= DATA BLOCK =
--- BEGIN ---

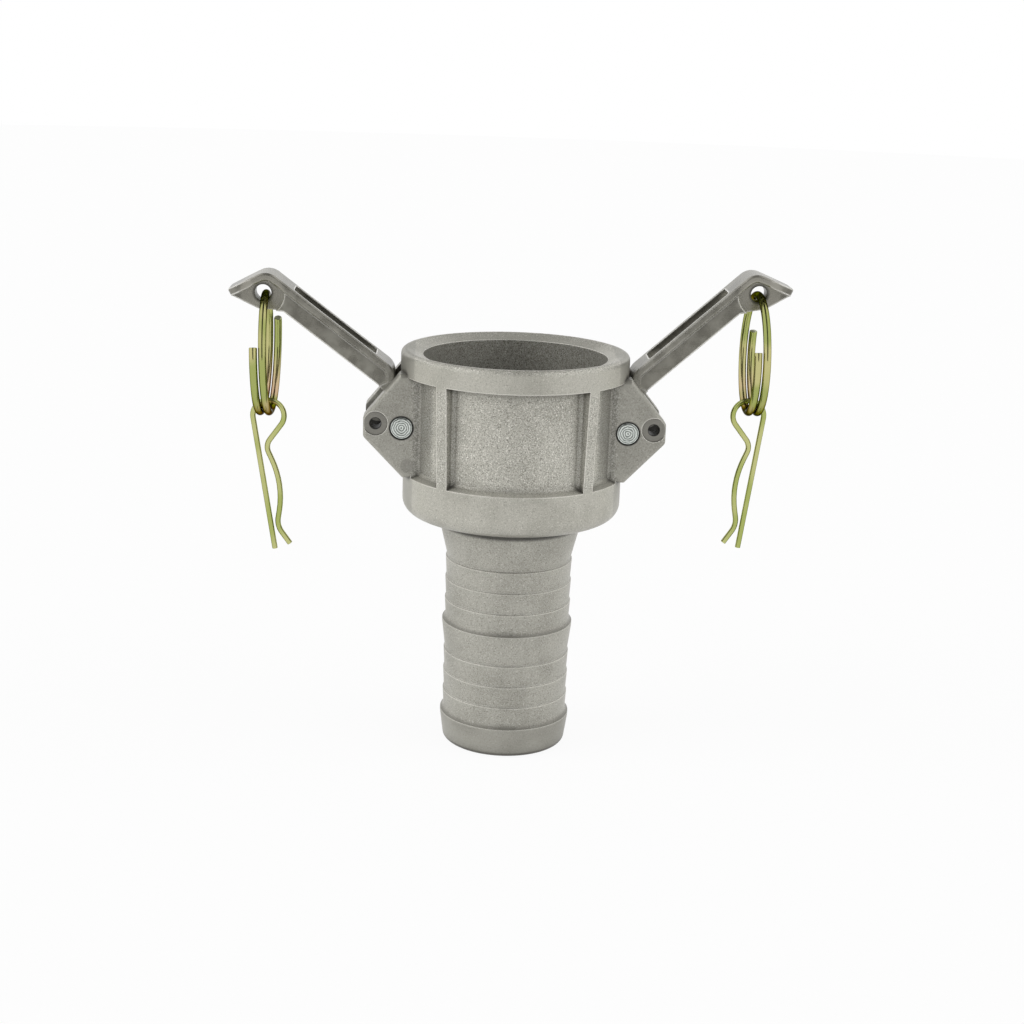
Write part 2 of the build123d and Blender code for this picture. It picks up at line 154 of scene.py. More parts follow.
@dataclass
class Surface:
    """What several finishes share: places in millimetres, polished edges with a painted highlight, painted
    shade in the hollows, and the shader.
    """

    tree: bpy.types.NodeTree
    bevel_samples: int = 6
    hollow_samples: int = 8
    edge_turn: tuple[float, float] = (0.985, 0.9)  # cosine between the rounded and the flat normal
    hollow_openness: tuple[float, float] = (0.95, 0.6)  # one where no wall is near
    relief_strength: float = 0.6

    def place(self) -> bpy.types.NodeSocket:
        """Reads Object coordinates in millimetres, so that a pattern's scale is one over its real size.

        Returns:
            The coordinates.
        """
        where = add_node(self.tree, "TexCoord")
        scaled = add_node(
            self.tree,
            "Mapping",
            inputs={"Scale": (1 / MM, 1 / MM, 1 / MM), "Vector": where.outputs["Object"]},
        )
        return scaled.outputs["Vector"]

    def position(self) -> Position:
        """Splits the place up along the coupler's own lines.

        Returns:
            The place, with its height and its distances from the middle and from the Z axis.
        """
        place = self.place()
        axes = add_node(self.tree, "SeparateXYZ", inputs={0: place})
        aside, across = (
            add_node(self.tree, "Math", {"operation": "ABSOLUTE"}, {0: axes.outputs[axis]}).outputs[0]
            for axis in ("X", "Y")
        )
        level = add_node(self.tree, "VectorMath", {"operation": "MULTIPLY"}, {0: place, 1: (1.0, 1.0, 0.0)})
        radius = add_node(self.tree, "VectorMath", {"operation": "LENGTH"}, {0: level.outputs[0]})
        return Position(place, axes.outputs["Z"], aside, across, radius.outputs["Value"])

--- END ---

= WHAT YOU WILL DO =
Repeat the data precisely, line by line.

= WRITTEN ANSWER =
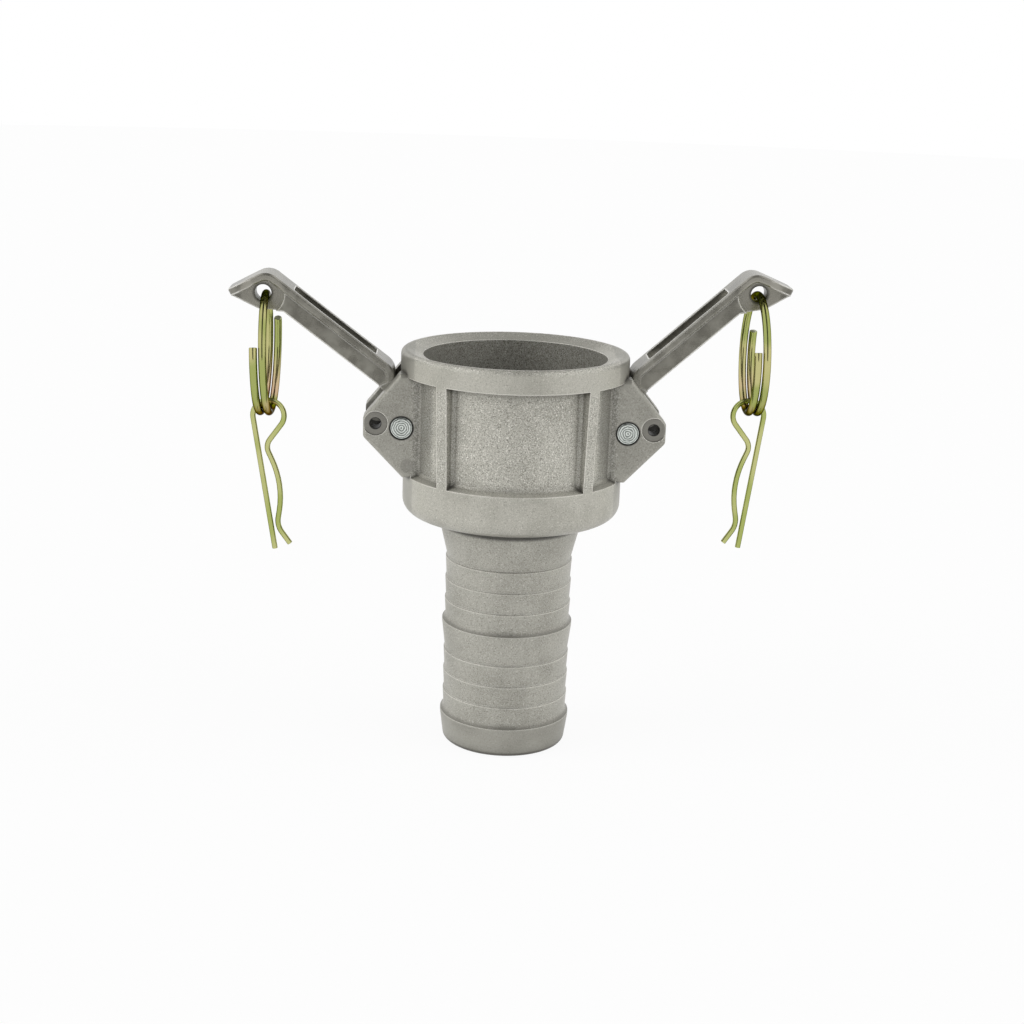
Write part 2 of the build123d and Blender code for this picture. It picks up at line 154 of scene.py. More parts follow.
@dataclass
class Surface:
    """What several finishes share: places in millimetres, polished edges with a painted highlight, painted
    shade in the hollows, and the shader.
    """

    tree: bpy.types.NodeTree
    bevel_samples: int = 6
    hollow_samples: int = 8
    edge_turn: tuple[float, float] = (0.985, 0.9)  # cosine between the rounded and the flat normal
    hollow_openness: tuple[float, float] = (0.95, 0.6)  # one where no wall is near
    relief_strength: float = 0.6

    def place(self) -> bpy.types.NodeSocket:
        """Reads Object coordinates in millimetres, so that a pattern's scale is one over its real size.

        Returns:
            The coordinates.
        """
        where = add_node(self.tree, "TexCoord")
        scaled = add_node(
            self.tree,
            "Mapping",
            inputs={"Scale": (1 / MM, 1 / MM, 1 / MM), "Vector": where.outputs["Object"]},
        )
        return scaled.outputs["Vector"]

    def position(self) -> Position:
        """Splits the place up along the coupler's own lines.

        Returns:
            The place, with its height and its distances from the middle and from the Z axis.
        """
        place = self.place()
        axes = add_node(self.tree, "SeparateXYZ", inputs={0: place})
        aside, across = (
            add_node(self.tree, "Math", {"operation": "ABSOLUTE"}, {0: axes.outputs[axis]}).outputs[0]
            for axis in ("X", "Y")
        )
        level = add_node(self.tree, "VectorMath", {"operation": "MULTIPLY"}, {0: place, 1: (1.0, 1.0, 0.0)})
        radius = add_node(self.tree, "VectorMath", {"operation": "LENGTH"}, {0: level.outputs[0]})
        return Position(place, axes.outputs["Z"], aside, across, radius.outputs["Value"])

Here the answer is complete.